Guardare Roma attraverso le lenti dell’indagine sulla mobilità sostenibile pubblicata ieri da Greenpeace è sconfortante. Delle tredici grandi città europee prese in esame ( con Berlino, Londra, Vienna, Bruxelles, Mosca, Zurigo, Parigi, Amsterdam, Copenaghen, Oslo, Budapest e Madrid) da un celeberrimo istituto di ricerce ambientali tedesco come il Wuppertal Institute, Roma risulta ultima in assoluto, nella graduatoria complessiva, e quasi sempre al tredicesimo posto, l’ultimo, per ogni singolo aspetto analizzato. Tutto ciò senza che siano neanche state prese in considerazione le buche, vero incubo dei romani.

La sgradevolezza del risultato non riguarda in effetti solo i tre milioni di residenti dentro e fuori le mura Aureliane, visto che – come i ricercatori tedeschi non rinunciano a segnalare – la popolazione europea sarà sempre più concentrata nelle grandi aree urbane, tanto che nel 2050 si calcola che addirittura l’80 per cento risiederà, e si sposterà, lì. Le grandi capitali europee già da vari anni si stanno preparando a questo impatto adeguandosi in termini urbanistici e investendo sulla mobilità sostenibile. Roma no.

E analizzando il report non sembra possibile dare la colpa unicamente al substrato archeologico che ritarda e intralcia la realizzazione di una rete efficiente e capillare di metropolitana sotterranea, tanto che l’apertura della stazione Lodi-San Giovanni della metro C, il primo «riammagliamento» della rete di tre linee (finora si incontravano solo a Termini) risale solo a una decina di giorni fa, dopo quasi quarant’anni di attesa. Amsterdam, con i suoi canali, è stata comunque in grado di potenziare al massimo la pedonalità e l’uso delle biciclette e su questa categoria di mobilità «attiva» risulta al primo posto.

Roma non figura in testa di classifica da nessun punto di vista. Neanche quello dell’aria, nonostante i grandissimi parchi urbani e le porzioni di Agro romano ancora non cementificate. Sotto questo aspetto è quart’ultima, Oslo è prima, ed è la sua migliore performance, superata in peggio solo da Budapest, Parigi e Mosca, con con concentrazioni di polveri sottili e biossido di azoto più alte, a zone, anche di Londra.
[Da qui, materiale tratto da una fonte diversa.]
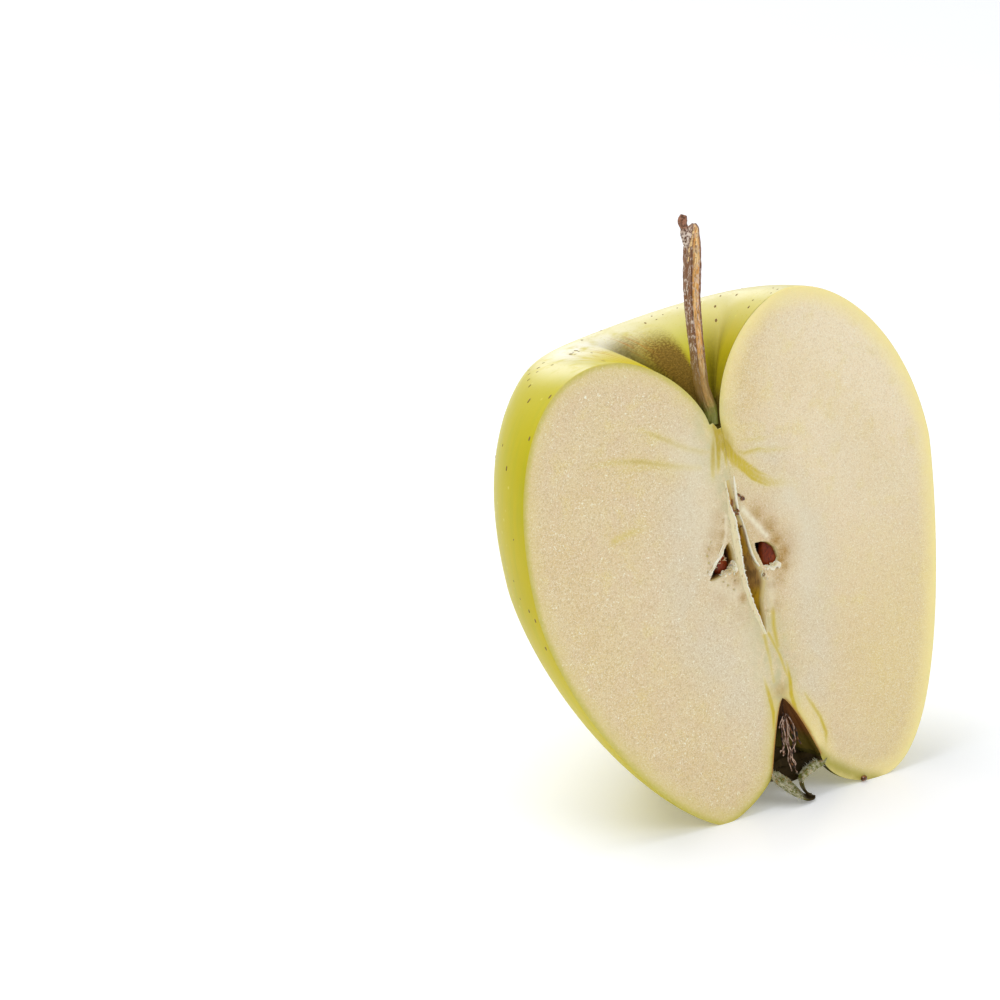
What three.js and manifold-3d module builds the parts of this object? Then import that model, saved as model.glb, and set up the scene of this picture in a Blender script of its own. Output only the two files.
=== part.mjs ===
// Half an apple, cut from stem to eye, resting on the round lobes of its base with the cut face to the front.
// Millimetres. Shapes are drawn in the frame of the core line (x right along the cut, y deep behind it,
// z up the core line), then leaned and rolled into the pose in which the half rests.
import * as THREE from 'three';
import { mergeVertices } from 'three/addons/utils/BufferGeometryUtils.js';
import Module from 'manifold-3d';

const wasm = await Module();
wasm.setup();

const DEGREE = Math.PI / 180;

// Pose of the half: the cut face leans back and the core line tips to the left.
const FACE_LEAN = 10 * DEGREE;
const CORE_TIP = -9.4 * DEGREE;
const SOLE_LEVEL = 0;          // level that the three lowest lobes are flattened to, in the leaned frame
const CUTTER_REACH = 120;        // half width of the block that flattens them

// Five sections through the core line, 45 degrees apart: right cut edge, right back, back, left back and
// left cut edge. Each rises from the stem pit to the shoulder crest and falls over the belly and the foot
// ring to the lip of the eye.
const PIT_RADIUS = 1;
const PIT_HEIGHT = [61.2, 61.5, 61.8, 62.1, 62.4];
const CREST_RADIUS = [17.7, 19.2, 19.0, 21.9, 19.7];
const CREST_HEIGHT = [77.3, 76.2, 76.0, 77.1, 78.3];
const BELLY_RADIUS = [39.3, 37.7, 36.8, 33.5, 38.9];
const BELLY_HEIGHT = [46.2, 47.1, 46.4, 49.0, 46.8];
const FOOT_RADIUS = [16.4, 20.0, 27.0, 20.0, 14.8];
const FOOT_HEIGHT = [-2.75, 2.0, 4.35, 5.7, 2.1];
const LIP_RADIUS = [5.5, 5.3, 5.0, 4.8, 4.5];
const LIP_HEIGHT = [5.7, 7.0, 8.4, 8.4, 6.0];

// Fullness of each stretch of a section, across and along the core line: 2 is an ellipse, less is flatter.
const PIT_WALL_FULLNESS = [[1.86, 1.84, 1.82, 1.8, 1.78], [1.77, 1.7, 1.64, 1.57, 1.5]];
const SHOULDER_FULLNESS = [[1.78, 2.13, 2.04, 2.26, 2.21], [2.05, 2.1, 2.02, 2.16, 2.16]];
const CHEEK_FULLNESS = [[2.16, 1.3, 1.6, 1.25, 1.3], [1.2, 1.45, 1.8, 1.4, 1.67]];
const BASE_FULLNESS = [[1.7, 2.4, 2.2, 2.0, 1.82], [1.95, 1.2, 1.2, 1.2, 1.2]];

// Folds that run up the wall of the stem hollow.
const FOLD_AZIMUTHS = [37 * DEGREE, 108 * DEGREE];
const FOLD_HALF_WIDTH = 9 * DEGREE;
const FOLD_DEPTH = 2.2;

// Steps of the skin: along a section, and round the half.
const SKIN_STEPS = 52;
const ROUND_STEPS = 48;

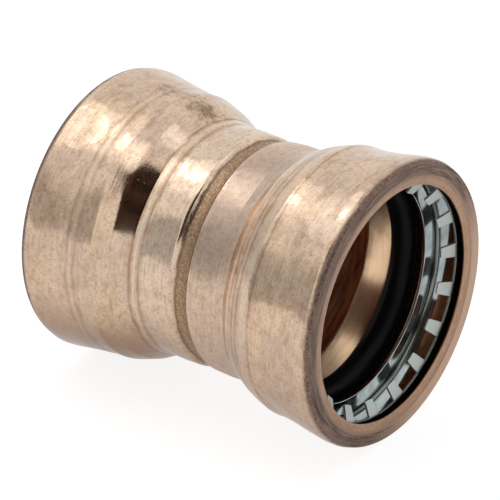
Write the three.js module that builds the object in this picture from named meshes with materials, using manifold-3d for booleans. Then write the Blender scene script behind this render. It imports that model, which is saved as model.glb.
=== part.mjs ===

Se poi l’Urbe non sprofonda anche sulle politiche di mobility management, cioè tutte quelle iniziative che vanno sotto l’epiteto smart – dalla Ztl con alte tariffe di parcheggio alte per scoraggiare l’uso del mezzo privato alle App sul telefonino per evitare gli ingorghi o per noleggi – è solo perché è stata data per buona la promessa della sindaca Virginia Raggi di eliminare la circolazione dei motori diesel entro il 2024.

Manca ancora un piano di azione per l’energia sostenibile. E altre iniziative di rilievo come il car sharing e il bike sharing restano a un utilizzo da élites: solo il 6% degli spostamenti totali è su due ruote a pedali, mentre il 29% è soddisfatto dagli scassatissimi mezzi del trasporto pubblico.

Ciclisti e passeggeri Atac sono eroi quotidiani, non solo perché affrontano i rischi di un parco rotabile tra i più anziani d’Europa, con la recente epidemia di autocombustione dei bus, ma anche l’ indice di mortalità più alto rilevato sulle strade. Roma è tredicesima anche per quanto riguarda la sicurezza stradale, unica accezione non di moda in Italia del termine «sicurezza». Solo nel 2016 sono morti investiti 25 ciclisti e 47 pedoni.

Non è l’unico costo umano di tutta questa arretratezza. Greenpeace sottolinea come ingorghi e rallentamenti significano tempo perduto e quindi danno economico ma anche un deficitario accesso alle attività e ai servizi. Senza contare i costi in termini di problemi sanitari e patologie di un crescente inquinamento acustico e da smog.